Another difference is how the two approaches handle transactions. In a bulk ingestion pipeline you can ingest all your data in one transaction. With Snowpipe and micro-batching, each micro-batch is inserted inside one transaction.
Is this a good or bad thing? I’d say it depends on your workload but transaction semantics are very different when we think in terms of unbounded streams of data anyway. In any case, you have to make sure you understand how transactions will work in your specific scenario.
There are a couple other differences that I find less interesting but I’d encourage you to check the documentation of Snowpipe, it has a great section describing the difference between the two ingestion approaches.
Latency
So what’s the difference in terms of latency when we use Snowpipe?
It is difficult to estimate the latency of Snowpipe as it depends on many parameters like partitioning, file formats, if transformations are included in the COPY statements and others.
For this reason, the best thing to do is to experiment with your workloads and measure the latency to at least get a baseline and then make sure you keep monitoring the pipelines as you operate them.
Anecdotally, you can achieve latencies of around 2-3 minutes with Snowpipe, where by latency here we mean the time between the moment the data lands on S3 and when it becomes available on your Snowflake tables for querying.
The Future
Snowflake knows that bridging the gap between streaming and batch ingestion will just make their customers happier and they plan to do that. Some of the stuff that we will soon see on Snowflake.
“True” Streaming ingestion. By that we mean a service that will offer an interface, probably REST, that will allow the user to ingest data on a row level instead of the file based approach Snowpipe supports now. This service needs to support low latency, ordered and low latency ingestion at the row level.
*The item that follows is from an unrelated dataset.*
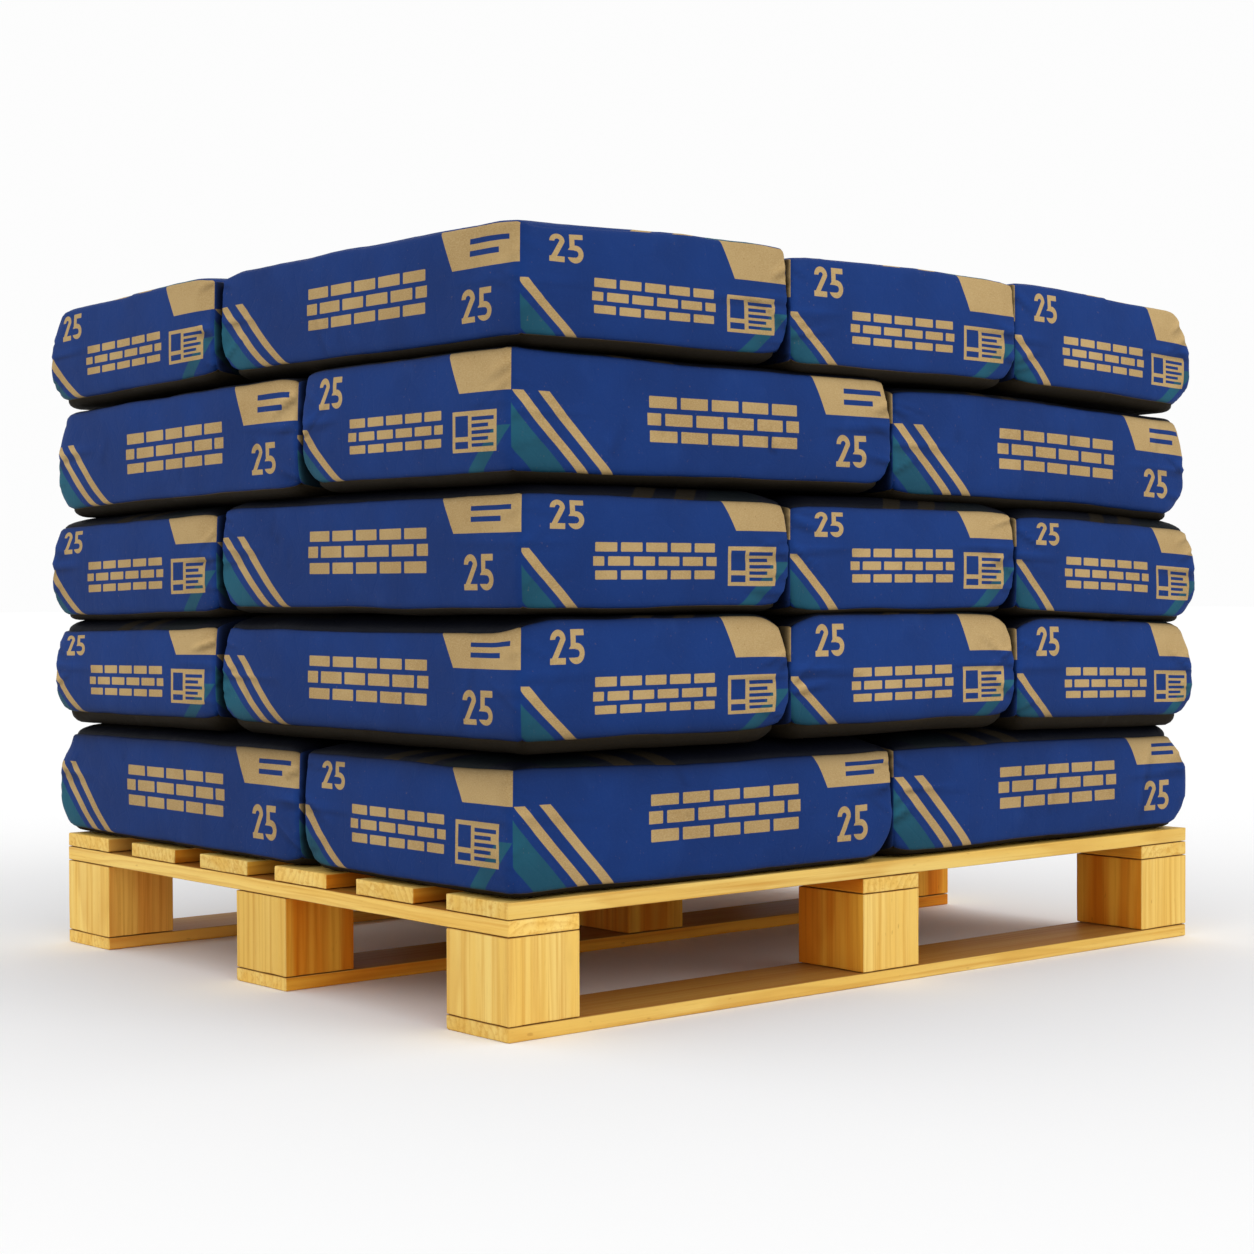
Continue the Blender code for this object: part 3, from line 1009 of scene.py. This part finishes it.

The question here is how this service can scale to extreme scale without requiring by the user to fine tune it?
For the above service to be even more valuable and offer lower latencies, Snowflake needs to support ingesting data directly from a Kafka topic and thus eliminate the need to stage the data on S3 first.
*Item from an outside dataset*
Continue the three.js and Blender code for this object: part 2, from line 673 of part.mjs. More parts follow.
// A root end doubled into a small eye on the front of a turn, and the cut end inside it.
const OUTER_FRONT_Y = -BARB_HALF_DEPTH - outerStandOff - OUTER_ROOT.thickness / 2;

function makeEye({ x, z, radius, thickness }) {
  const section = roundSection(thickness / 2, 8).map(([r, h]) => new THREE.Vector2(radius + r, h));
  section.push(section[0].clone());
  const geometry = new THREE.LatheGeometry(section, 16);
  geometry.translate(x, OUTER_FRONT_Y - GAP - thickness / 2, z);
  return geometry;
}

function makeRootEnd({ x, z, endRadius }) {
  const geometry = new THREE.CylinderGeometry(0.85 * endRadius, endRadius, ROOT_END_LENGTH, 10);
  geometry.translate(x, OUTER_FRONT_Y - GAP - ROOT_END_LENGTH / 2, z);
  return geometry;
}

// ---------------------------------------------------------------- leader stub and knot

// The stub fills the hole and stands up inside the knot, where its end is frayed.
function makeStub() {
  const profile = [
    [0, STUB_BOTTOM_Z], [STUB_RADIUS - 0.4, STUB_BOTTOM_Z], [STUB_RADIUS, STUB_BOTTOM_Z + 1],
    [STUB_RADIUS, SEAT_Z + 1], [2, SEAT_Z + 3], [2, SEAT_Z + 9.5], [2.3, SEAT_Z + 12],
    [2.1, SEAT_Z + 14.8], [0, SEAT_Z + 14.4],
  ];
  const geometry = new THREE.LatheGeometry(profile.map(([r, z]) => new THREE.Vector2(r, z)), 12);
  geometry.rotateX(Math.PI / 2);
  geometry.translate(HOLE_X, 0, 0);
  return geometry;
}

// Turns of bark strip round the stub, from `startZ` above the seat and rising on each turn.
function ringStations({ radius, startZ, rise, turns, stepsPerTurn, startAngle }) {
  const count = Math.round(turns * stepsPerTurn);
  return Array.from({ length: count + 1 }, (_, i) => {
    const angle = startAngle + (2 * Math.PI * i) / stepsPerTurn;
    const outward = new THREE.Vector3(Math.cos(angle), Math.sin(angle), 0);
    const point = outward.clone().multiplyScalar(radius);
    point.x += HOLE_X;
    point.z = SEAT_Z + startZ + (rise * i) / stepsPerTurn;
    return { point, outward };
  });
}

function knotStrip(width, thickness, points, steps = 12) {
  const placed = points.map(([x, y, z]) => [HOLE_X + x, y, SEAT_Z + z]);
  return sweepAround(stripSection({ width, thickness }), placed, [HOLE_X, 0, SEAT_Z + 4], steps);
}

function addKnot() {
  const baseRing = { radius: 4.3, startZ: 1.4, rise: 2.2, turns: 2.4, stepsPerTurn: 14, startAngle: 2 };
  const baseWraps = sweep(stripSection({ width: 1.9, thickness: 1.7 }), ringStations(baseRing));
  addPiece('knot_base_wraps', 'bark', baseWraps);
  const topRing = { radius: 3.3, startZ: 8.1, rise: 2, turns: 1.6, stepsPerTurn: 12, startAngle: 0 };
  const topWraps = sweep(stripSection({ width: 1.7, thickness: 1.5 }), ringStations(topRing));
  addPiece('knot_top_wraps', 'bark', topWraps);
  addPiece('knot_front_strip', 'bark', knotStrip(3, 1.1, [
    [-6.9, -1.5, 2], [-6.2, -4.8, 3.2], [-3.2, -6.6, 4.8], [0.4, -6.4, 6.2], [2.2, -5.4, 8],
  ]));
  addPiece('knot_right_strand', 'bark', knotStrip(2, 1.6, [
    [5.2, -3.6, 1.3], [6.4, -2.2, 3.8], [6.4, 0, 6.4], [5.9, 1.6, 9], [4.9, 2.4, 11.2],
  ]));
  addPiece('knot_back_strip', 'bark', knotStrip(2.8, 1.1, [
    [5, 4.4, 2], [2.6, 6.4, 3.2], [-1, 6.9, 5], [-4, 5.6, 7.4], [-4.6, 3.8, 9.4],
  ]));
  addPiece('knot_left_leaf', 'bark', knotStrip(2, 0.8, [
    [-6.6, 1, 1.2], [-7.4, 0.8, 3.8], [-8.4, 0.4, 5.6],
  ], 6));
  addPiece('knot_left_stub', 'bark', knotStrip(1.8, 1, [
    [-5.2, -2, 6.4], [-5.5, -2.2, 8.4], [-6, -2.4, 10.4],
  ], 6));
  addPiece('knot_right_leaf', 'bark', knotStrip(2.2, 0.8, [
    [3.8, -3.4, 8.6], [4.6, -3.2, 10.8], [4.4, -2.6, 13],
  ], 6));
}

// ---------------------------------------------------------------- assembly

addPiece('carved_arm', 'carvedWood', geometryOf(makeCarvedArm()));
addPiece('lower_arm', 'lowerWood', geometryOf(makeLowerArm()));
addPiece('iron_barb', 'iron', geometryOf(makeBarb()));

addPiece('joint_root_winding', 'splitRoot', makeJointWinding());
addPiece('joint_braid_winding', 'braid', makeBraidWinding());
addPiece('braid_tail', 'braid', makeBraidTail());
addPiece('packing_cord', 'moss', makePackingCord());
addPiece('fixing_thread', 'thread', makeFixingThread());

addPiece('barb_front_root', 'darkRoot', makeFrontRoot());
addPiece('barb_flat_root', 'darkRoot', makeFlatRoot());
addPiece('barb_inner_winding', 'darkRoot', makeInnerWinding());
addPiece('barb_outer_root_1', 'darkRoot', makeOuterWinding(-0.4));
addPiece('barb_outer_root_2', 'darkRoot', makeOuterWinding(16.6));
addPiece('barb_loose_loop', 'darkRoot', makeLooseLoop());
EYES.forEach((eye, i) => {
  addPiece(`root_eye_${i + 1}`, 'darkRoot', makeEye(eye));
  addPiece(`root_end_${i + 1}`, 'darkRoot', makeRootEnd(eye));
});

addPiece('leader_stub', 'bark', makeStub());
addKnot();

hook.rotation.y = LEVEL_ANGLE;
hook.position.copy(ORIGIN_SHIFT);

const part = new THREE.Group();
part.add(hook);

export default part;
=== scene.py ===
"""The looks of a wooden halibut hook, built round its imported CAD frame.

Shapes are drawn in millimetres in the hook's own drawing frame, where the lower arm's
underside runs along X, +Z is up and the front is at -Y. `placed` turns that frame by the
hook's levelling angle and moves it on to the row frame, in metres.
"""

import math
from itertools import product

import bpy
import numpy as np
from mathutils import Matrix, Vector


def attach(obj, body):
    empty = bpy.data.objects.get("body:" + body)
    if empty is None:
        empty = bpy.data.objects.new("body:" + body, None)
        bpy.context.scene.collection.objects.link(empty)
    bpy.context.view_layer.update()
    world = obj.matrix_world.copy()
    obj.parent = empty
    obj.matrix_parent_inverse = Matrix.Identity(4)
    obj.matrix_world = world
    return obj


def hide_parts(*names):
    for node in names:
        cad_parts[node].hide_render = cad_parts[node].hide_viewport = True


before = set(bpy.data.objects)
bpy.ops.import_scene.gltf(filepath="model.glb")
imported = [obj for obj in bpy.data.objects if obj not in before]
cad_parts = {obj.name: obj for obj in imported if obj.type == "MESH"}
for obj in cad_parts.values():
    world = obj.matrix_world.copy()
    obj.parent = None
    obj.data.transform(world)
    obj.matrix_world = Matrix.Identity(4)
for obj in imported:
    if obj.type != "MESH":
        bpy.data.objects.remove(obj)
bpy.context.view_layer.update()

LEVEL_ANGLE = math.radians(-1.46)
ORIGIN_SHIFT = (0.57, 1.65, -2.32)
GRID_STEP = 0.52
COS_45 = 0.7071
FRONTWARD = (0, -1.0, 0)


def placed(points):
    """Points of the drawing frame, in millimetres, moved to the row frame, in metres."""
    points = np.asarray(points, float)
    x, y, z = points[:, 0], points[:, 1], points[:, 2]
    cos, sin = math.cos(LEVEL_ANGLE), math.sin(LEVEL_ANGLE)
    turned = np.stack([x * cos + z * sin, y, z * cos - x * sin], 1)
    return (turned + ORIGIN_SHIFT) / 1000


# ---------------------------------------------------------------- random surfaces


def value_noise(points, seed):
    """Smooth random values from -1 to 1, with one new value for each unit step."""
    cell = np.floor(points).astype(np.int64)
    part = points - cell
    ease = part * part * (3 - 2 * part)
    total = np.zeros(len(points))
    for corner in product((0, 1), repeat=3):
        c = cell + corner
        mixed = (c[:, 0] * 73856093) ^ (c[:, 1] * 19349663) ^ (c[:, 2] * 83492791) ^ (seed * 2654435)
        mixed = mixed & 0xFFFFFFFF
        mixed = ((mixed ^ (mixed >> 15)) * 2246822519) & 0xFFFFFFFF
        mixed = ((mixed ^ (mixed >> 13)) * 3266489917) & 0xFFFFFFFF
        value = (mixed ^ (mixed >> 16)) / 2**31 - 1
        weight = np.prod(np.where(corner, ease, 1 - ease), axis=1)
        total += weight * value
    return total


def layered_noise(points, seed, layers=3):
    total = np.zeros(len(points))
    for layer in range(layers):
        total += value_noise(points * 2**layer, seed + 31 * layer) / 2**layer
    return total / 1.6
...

This is important not just from a latency perspective but also from a user experience perspective. Having to maintain a separated infrastructure to land the data from Kafka to S3 and deal with all the complexity and issues that this entails, is big part of what makes streaming data hard to work with.
Finally, the journey of the data does not end with it being ingested, on the contrary that’s exactly when the journey begins. So, how can the user define not just where the data should land, but also what happens next?
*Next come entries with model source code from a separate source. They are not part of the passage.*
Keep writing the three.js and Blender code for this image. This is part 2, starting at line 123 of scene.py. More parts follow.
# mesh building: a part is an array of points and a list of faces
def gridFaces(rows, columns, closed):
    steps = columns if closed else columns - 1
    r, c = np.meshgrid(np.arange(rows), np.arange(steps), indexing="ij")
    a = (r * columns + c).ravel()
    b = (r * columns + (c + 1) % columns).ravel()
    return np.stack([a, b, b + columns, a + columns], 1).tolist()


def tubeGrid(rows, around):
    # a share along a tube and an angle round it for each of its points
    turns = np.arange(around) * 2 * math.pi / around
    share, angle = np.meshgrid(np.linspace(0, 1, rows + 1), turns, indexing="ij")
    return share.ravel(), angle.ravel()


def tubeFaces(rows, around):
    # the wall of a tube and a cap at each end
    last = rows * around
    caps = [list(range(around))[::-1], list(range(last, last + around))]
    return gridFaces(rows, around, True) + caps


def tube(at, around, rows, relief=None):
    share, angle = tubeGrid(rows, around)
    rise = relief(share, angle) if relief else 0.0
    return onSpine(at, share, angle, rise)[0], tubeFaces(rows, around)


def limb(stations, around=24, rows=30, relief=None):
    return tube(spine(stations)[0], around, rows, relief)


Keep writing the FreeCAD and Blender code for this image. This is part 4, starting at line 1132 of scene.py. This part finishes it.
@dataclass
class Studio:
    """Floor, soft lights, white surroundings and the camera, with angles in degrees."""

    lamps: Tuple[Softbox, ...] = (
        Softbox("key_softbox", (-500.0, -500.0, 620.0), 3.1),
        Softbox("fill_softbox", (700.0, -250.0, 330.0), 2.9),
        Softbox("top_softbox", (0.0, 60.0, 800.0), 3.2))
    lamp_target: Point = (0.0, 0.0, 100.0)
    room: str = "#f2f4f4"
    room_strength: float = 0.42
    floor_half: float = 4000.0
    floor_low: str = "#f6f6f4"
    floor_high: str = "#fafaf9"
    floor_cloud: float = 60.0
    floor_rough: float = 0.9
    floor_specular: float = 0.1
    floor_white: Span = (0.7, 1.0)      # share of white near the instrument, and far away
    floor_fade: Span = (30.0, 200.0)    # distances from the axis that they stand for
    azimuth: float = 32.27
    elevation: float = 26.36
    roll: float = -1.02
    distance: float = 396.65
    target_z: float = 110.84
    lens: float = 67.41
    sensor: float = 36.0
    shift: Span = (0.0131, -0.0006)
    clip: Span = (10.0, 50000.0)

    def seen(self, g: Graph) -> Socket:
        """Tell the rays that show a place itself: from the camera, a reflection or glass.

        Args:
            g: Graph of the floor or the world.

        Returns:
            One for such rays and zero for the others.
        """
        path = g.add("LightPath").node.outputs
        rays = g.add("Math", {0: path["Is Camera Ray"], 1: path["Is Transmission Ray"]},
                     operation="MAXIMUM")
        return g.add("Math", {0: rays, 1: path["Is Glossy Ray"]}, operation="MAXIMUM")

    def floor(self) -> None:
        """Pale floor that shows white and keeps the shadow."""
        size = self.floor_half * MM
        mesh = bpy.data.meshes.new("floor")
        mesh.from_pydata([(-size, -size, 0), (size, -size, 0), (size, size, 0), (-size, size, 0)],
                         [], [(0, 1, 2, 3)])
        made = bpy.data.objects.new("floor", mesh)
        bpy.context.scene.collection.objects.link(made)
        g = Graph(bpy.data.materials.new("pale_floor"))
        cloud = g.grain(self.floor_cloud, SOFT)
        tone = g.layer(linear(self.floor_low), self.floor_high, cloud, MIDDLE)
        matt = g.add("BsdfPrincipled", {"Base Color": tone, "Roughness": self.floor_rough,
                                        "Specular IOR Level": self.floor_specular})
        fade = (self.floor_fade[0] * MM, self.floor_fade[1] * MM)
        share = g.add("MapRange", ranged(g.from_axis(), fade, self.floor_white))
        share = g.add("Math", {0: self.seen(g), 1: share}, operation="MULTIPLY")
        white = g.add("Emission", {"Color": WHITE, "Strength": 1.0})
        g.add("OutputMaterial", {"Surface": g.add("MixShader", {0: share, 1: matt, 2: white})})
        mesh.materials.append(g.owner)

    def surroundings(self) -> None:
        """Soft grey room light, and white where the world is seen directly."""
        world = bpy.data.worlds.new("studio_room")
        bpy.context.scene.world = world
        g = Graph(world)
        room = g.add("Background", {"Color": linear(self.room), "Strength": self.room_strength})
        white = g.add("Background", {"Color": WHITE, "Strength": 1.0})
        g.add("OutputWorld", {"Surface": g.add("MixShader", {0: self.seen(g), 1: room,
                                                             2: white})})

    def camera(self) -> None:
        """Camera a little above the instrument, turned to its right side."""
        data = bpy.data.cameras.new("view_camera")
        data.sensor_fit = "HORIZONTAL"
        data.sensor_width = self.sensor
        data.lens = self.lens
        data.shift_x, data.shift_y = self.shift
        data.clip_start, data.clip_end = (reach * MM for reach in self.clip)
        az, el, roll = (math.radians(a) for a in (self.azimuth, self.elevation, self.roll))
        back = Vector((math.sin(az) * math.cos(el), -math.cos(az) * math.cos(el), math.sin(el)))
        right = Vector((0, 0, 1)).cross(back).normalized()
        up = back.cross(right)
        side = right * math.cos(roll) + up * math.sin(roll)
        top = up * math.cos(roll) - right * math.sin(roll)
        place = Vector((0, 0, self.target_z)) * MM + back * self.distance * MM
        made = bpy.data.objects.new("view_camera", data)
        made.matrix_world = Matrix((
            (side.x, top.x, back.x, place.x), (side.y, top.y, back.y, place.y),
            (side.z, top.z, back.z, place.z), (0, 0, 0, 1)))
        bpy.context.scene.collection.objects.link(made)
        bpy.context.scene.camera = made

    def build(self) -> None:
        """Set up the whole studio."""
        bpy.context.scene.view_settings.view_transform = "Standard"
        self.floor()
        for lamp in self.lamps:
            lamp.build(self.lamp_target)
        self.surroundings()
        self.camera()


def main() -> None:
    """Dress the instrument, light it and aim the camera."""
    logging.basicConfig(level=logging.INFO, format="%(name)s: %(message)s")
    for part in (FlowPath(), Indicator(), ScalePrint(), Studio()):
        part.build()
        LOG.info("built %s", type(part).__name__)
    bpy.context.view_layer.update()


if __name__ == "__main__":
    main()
That’s what a new feature named Dynamic Tables is addressing. What are they?
- Declarative pipelines. You just describe what you want, Snowflake figures out how to build it.
- Incremental Updates. New data arrives, we don’t have to recalculate everything.
- Snapshot Isolation. Remember what we said earlier about transactions?
- Automatic Refreshes. You don’t have to go and trigger a refresh, Snowflake will do that for you.
- Materialization. Data is materialized for greater performance and lower latencies.
- Support for any query. Materialized views on Snowflake were pretty limited in terms of what SQL you could use to define them (e.g. no joins.)
As you can see, streaming ingestion is just the first part of a customer journey with many different features that can change completely the way people build and maintain data infrastructure today.
Can’t wait to see what Snowflake delivers and how it will shape the market expectations on working with data warehouses.